EUGENE, Ore. — In a region that is becoming known for startups — particularly food and beverage companies — Charles Wilson and Omar Ellis have found an unexplored niche where they face little competition.
Following — sort of — in the footsteps of companies like Euphoria Chocolate, Carmen’s Chips, Toby’s Tofu and Red Duck Ketchup, Wilson and Ellis have launched Cricket Flours.
The name is not a play on words. The main ingredient is just that: ground crickets.
The two University of Oregon students realize that there may be some skepticism about whether the market will embrace their product. Ellis himself was skeptical when Wilson broached the idea.

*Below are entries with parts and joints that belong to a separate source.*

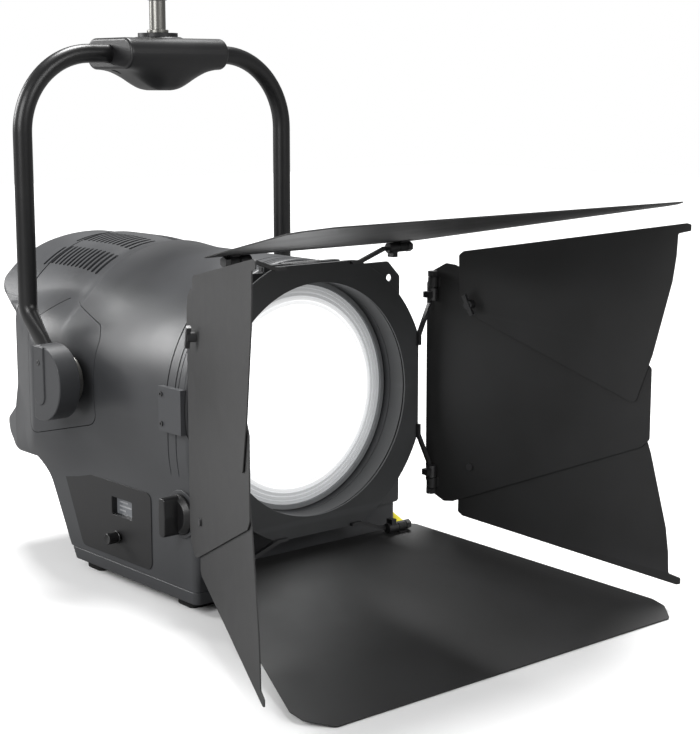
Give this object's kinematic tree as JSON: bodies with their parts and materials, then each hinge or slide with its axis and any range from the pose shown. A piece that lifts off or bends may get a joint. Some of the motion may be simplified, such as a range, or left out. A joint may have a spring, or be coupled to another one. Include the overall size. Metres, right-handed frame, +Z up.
{
  "type": "fresnel spotlight",
  "caption": "Fresnel spotlight with barn doors and folding wings, a sliding lamp engine driven by a knob or a pole cup, a tilting yoke and a stud spigot.",
  "frame": {"origin": "on the beam axis, at the front face of the barn-door ring", "axes": "-Y is the way the beam goes, +Z is up towards the yoke and spigot, +X is on the right seen from the front"},
  "size_m": [0.4942, 0.6769, 0.6272],
  "materials": {
    "housing_paint": "satin",
    "frame_paint": "satin",
    "leaf_paint": "satin",
    "yoke_paint": "satin",
    "black_steel": "satin",
    "bright_steel": "satin",
    "bare_aluminium": "satin",
    "panel_paint": "matte",
    "lens_glass": "gloss",
    "display": "gloss",
    "black_plastic": "matte",
    "cup_yellow": "satin",
    "foot_rubber": "matte",
    "led_phosphor": "matte",
    "circuit_board": "matte",
    "black_cast": "satin"
  },
  "bodies": {
    "housing": {"front_bezel": "frame_paint", "barrel_shell": "housing_paint", "rear_shell": "housing_paint", "rear_hood": "housing_paint", "left_side_cover": "housing_paint", "right_side_cover": "housing_paint", "base_tray": "frame_paint", "feet": "foot_rubber", "accessory_holder": "frame_paint", "holder_brackets": "housing_paint", "housing_screws": "black_steel", "lens": "lens_glass", "lens_retainer": "frame_paint", "control_panel": "panel_paint", "display_window": "display", "knob_seat": "frame_paint", "cup_gearbox": "frame_paint", "carriage_rails": "frame_paint", "power_supply": "bare_aluminium", "control_board": "circuit_board", "rear_panel": "frame_paint", "panel_connectors": "black_plastic", "pivot_hubs": "bright_steel", "door_base_plate": "frame_paint"},
    "holder_latch": {"holder_latch": "black_steel"},
    "encoder_shaft": {"encoder_shaft": "bright_steel"},
    "encoder_knob": {"encoder_knob": "black_plastic"},
    "focus_knob": {"focus_knob": "black_plastic"},
    "idler_gear": {"idler_gear": "bare_aluminium"},
    "cross_shaft": {"cross_shaft": "bright_steel"},
    "lead_screw": {"lead_screw": "bright_steel"},
    "focus_cup": {"focus_cup": "cup_yellow"},
    "carriage": {"carriage": "bare_aluminium", "led_module": "led_phosphor", "heat_sink": "bare_aluminium", "fan_frame": "black_plastic"},
    "fan_rotor": {"fan_rotor": "black_plastic"},
    "yoke": {"yoke_arm_left": "yoke_paint", "yoke_arm_right": "yoke_paint", "pivot_disc_left": "housing_paint", "pivot_disc_right": "housing_paint", "yoke_head_top": "black_cast", "yoke_head_base": "black_cast", "spigot_flange": "black_steel"},
    "spigot": {"spigot": "bright_steel", "spigot_nut": "bright_steel"},
    "door_ring": {"door_ring": "frame_paint", "hinge_straps": "black_steel", "hinge_clamps": "black_steel"},
    "top_leaf": {"top_leaf": "leaf_paint"},
    "bottom_leaf": {"bottom_leaf": "leaf_paint"},
    "left_leaf": {"left_leaf": "leaf_paint", "left_wing_levers": "black_steel"},
    "right_leaf": {"right_leaf": "leaf_paint", "right_wing_levers": "black_steel"},
    "left_upper_wing": {"left_upper_wing": "leaf_paint"},
    "left_lower_wing": {"left_lower_wing": "leaf_paint"},
    "right_upper_wing": {"right_upper_wing": "leaf_paint"},
    "right_lower_wing": {"right_lower_wing": "leaf_paint"}
  },
  "joints": [
    {"name": "yoke_tilt", "type": "hinge", "parent": "housing", "child": "yoke", "pos_m": [0, 0.213, 0.008], "axis": [-1, 0, 0], "range_deg": [-45, 115]},
    {"name": "spigot_pan", "type": "hinge", "parent": "yoke", "child": "spigot", "pos_m": [0, 0.257, 0.3425], "axis": [0, 0, 1], "continuous": true},
    {"name": "door_ring_turn", "type": "hinge", "parent": "housing", "child": "door_ring", "pos_m": [0, 0, 0], "axis": [0, 1, 0], "continuous": true},
    {"name": "top_leaf_fold", "type": "hinge", "parent": "door_ring", "child": "top_leaf", "pos_m": [0, -0.005, 0.1395], "axis": [-1, 0, 0], "range_deg": [0, 78.5]},
    {"name": "bottom_leaf_fold", "type": "hinge", "parent": "door_ring", "child": "bottom_leaf", "pos_m": [0, -0.005, -0.1395], "axis": [1, 0, 0], "range_deg": [0, 78.5]},
    {"name": "right_leaf_fold", "type": "hinge", "parent": "door_ring", "child": "right_leaf", "pos_m": [0.1435, -0.005, 0], "axis": [0, 0, 1], "range_deg": [-47, 71]},
    {"name": "left_leaf_fold", "type": "hinge", "parent": "door_ring", "child": "left_leaf", "pos_m": [-0.1435, -0.005, 0], "axis": [0, 0, -1], "range_deg": [-52, 66]},
    {"name": "right_upper_wing_fold", "type": "hinge", "parent": "right_leaf", "child": "right_upper_wing", "pos_m": [0.16243, -0.04185, 0.082], "axis": [0.9455, 0.3256, 0], "range_deg": [0, 31]},
    {"name": "right_lower_wing_fold", "type": "hinge", "parent": "right_leaf", "child": "right_lower_wing", "pos_m": [0.16243, -0.04185, -0.082], "axis": [-0.9455, -0.3256, 0], "range_deg": [0, 31]},
    {"name": "left_lower_wing_fold", "type": "hinge", "parent": "left_leaf", "child": "left_lower_wing", "pos_m": [-0.16557, -0.04006, -0.082], "axis": [-0.9135, 0.4067, 0], "range_deg": [0, 31]},
    {"name": "left_upper_wing_fold", "type": "hinge", "parent": "left_leaf", "child": "left_upper_wing", "pos_m": [-0.16557, -0.04006, 0.082], "axis": [0.9135, -0.4067, 0], "range_deg": [0, 31]},
    {"name": "focus_slide", "type": "slide", "parent": "housing", "child": "carriage", "axis": [0, 1, 0], "range_m": [-0.045, 0.045]},
    {"name": "focus_knob_turn", "type": "hinge", "parent": "housing", "child": "focus_knob", "pos_m": [-0.137, 0.047, -0.099], "axis": [1, 0, 0], "range_deg": [-648.2, 648.2]},
    {"name": "idler_gear_turn", "type": "hinge", "parent": "housing", "child": "idler_gear", "pos_m": [-0.11, 0.066, -0.113], "axis": [1, 0, 0], "range_deg": [-648.2, 648.2]},
    {"name": "cross_shaft_turn", "type": "hinge", "parent": "housing", "child": "cross_shaft", "pos_m": [0, 0.085, -0.127], "axis": [1, 0, 0], "range_deg": [-648.2, 648.2]},
    {"name": "lead_screw_turn", "type": "hinge", "parent": "housing", "child": "lead_screw", "pos_m": [-0.09, 0.15, -0.127], "axis": [0, 1, 0], "range_deg": [-648.2, 648.2]},
    {"name": "focus_cup_turn", "type": "hinge", "parent": "housing", "child": "focus_cup", "pos_m": [0.154, 0.085, -0.15], "axis": [0, 0, 1], "range_deg": [-648.2, 648.2]},
    {"name": "fan_spin", "type": "hinge", "parent": "carriage", "child": "fan_rotor", "pos_m": [0, 0.235, 0.001], "axis": [0, 1, 0], "continuous": true},
    {"name": "encoder_push", "type": "slide", "parent": "housing", "child": "encoder_shaft", "axis": [1, 0, 0], "range_m": [0, 0.0015], "stiffness_N_per_m": 400, "springref_m": -0.004},
    {"name": "encoder_turn", "type": "hinge", "parent": "encoder_shaft", "child": "encoder_knob", "pos_m": [-0.132, 0.156, -0.144], "axis": [1, 0, 0], "continuous": true},
    {"name": "latch_lift", "type": "hinge", "parent": "housing", "child": "holder_latch", "pos_m": [0, 0.0265, 0.126], "axis": [-1, 0, 0], "range_deg": [0, 60], "stiffness_Nm_per_rad": 0.02, "springref_deg": -28.65}
  ],
  "couplings": [
    {"joint": "focus_knob_turn", "follows": "focus_slide", "rad_per_m": 251.33},
    {"joint": "idler_gear_turn", "follows": "focus_slide", "rad_per_m": -251.33},
    {"joint": "cross_shaft_turn", "follows": "focus_slide", "rad_per_m": 251.33},
    {"joint": "lead_screw_turn", "follows": "focus_slide", "rad_per_m": 251.33},
    {"joint": "focus_cup_turn", "follows": "focus_slide", "rad_per_m": 251.33}
  ]
}
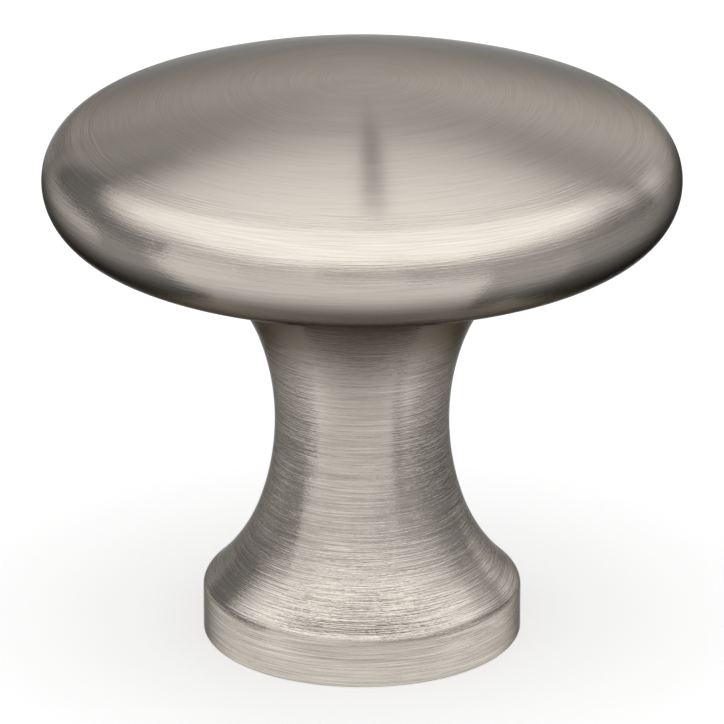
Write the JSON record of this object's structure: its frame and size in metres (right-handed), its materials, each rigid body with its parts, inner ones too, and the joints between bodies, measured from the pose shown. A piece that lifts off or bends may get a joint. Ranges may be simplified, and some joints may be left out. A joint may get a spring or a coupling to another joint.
{
  "type": "cabinet knob",
  "caption": "Round cabinet or drawer knob with a low domed head, a waisted neck and a flat foot with a blind threaded screw hole.",
  "frame": {"origin": "centre of the flat mounting face, where the knob sits on the door", "axes": "+Z along the knob's axis, away from the door and towards the domed head; the knob is round, so +X and +Y are any two square directions in the door's plane"},
  "size_m": [0.0318, 0.0318, 0.0293],
  "materials": {
    "brushed_nickel": "satin nickel plate, brushed in rings round the knob's axis"
  },
  "bodies": {
    "root": {"knob": "brushed_nickel"}
  },
  "joints": []
}
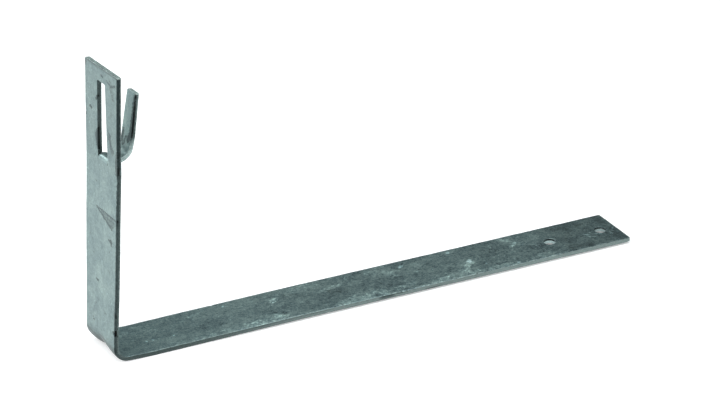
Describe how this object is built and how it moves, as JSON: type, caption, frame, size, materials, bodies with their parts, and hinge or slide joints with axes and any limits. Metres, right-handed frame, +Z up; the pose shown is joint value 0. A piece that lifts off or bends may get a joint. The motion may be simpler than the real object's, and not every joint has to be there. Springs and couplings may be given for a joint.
{
  "type": "roof bracket",
  "caption": "L-shaped roof bracket bent from flat steel bar: a long arm with fixing holes and an upright with a pierced slot and an open retaining hook.",
  "frame": {"origin": "fixing datum: on the underside of the arm, midway between the two fixing holes and at mid-width", "axes": "+X along the arm towards its free end, away from the upright; +Y across the bar; +Z up, square to the arm, the way the upright stands"},
  "size_m": [0.3748, 0.04, 0.1929],
  "materials": {
    "galvanised_steel": "hot-dip galvanised, matt blue-grey with a mottled zinc bloom"
  },
  "bodies": {
    "root": {"bracket_strap": "galvanised_steel"}
  },
  "joints": []
}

“I had a class last year in winter term and I ended up working with Omar in a small group,” Wilson said. “I first approached him with the idea because I was hoping he could help me with Web design and making a logo.”
“My first thought was that this would not work in a Western culture,” Ellis, an MBA student, said.
But Wilson, a law student, had come armed with a 2013 UN report, “Edible Insects: Future prospects for food and feed security,” that detailed the importance of insects as a food source.
As the two continued to talk, Wilson began to come around. Among the factors they considered:
The world is hungry for protein, but raising livestock for mass consumption requires enormous resources.
Seafood has long been a good source of protein, but intensive fishing has depleted many wild populations, governments around the world are scrambling to prevent over-fishing, and fish farms are criticized as polluting the water.
Crickets, which are related to shrimp, are high in protein, calcium, iron and vitamin B12.
While crickets are rarely eaten (except maybe on a dare) in the United States, they are consumed in other countries.
“Eighty percent of the world eats bugs,” Ellis said. “It’s just Westerners who don’t.”
He and Wilson recognized, however, that selling crickets in anything resembling their original form would likely be a tough sell in the West.
So they settled on cricket flour as a more palatable, and versatile, option.
They obtain live crickets from a U.S. farm, which they declined to name, that produces food-grade crickets for human consumption.
The crickets are shipped to Eugene, where they are chilled until they automatically fall into hibernation. At that point they are humanely killed by freezing, Ellis and Wilson said, then roasted and ground into flour.
About 5,500 crickets are needed to produce one pound of flour.
The company does not disclose financial information but, the partners said, sales have increased steadily since they opened for business in November.
“We’re selling about 50 pounds a month,” Ellis said.
Sales are online only; In addition to the company website, the flour is available through Amazon, Etsy and eBay. The company also has just released a cookbook, “All Cricket, No BULL…: Cricket Flour Recipes,” written by Wilson.
Nathan Lillegard, program manager of the UO’s Lundquist Center for Entrepreneurship, said Cricket Flours is still in the very early stages of development and its founders will have some critical decisions to make in the coming months.
“They took this idea into my class in the fall,” he said. “It’s an interesting opportunity.”
One challenge will be determining where the opportunity lies, whether it’s being a retailer, a wholesaler or something else, he said.
“I think there’s enough other buzz around crickets as a protein source so other people will address it,” Lillegard said, “The challenge for them is finding the right niche.”
Other challenges will be dealing with competitors and such pragmatic issues as maintaining a reliable source of crickets, he said.
“They’ll have to decide in the next six months if they’re going to go 100 percent into this,” Lillegard said. “I think that’s where success lies. It’s about the commitment.”
The company already has won one business competition, the Lab2Market Pitch at the Portland State University business incubator, and will be competing at an international event for startups in Bangkok in February.
Although food products made from crickets are still a novelty, Wilson said, more people are beginning to take them seriously, particularly in the Northwest.
“The Eugene and Portland market are ripe for this,” he said.
In the past year or two, national news outlets such as The New York Times, Business Week, Time Magazine and NBC have broadcast or published stories on edible cricket products and speculated about their future.
“There are articles coming out almost daily about entomophagy,” Ellis said. “We think this is a massive market and big corporations will eventually take an interest.”
“We’re really hoping families in general might start incorporating this into their diet because it really boosts the protein of whatever you’re eating,” he said.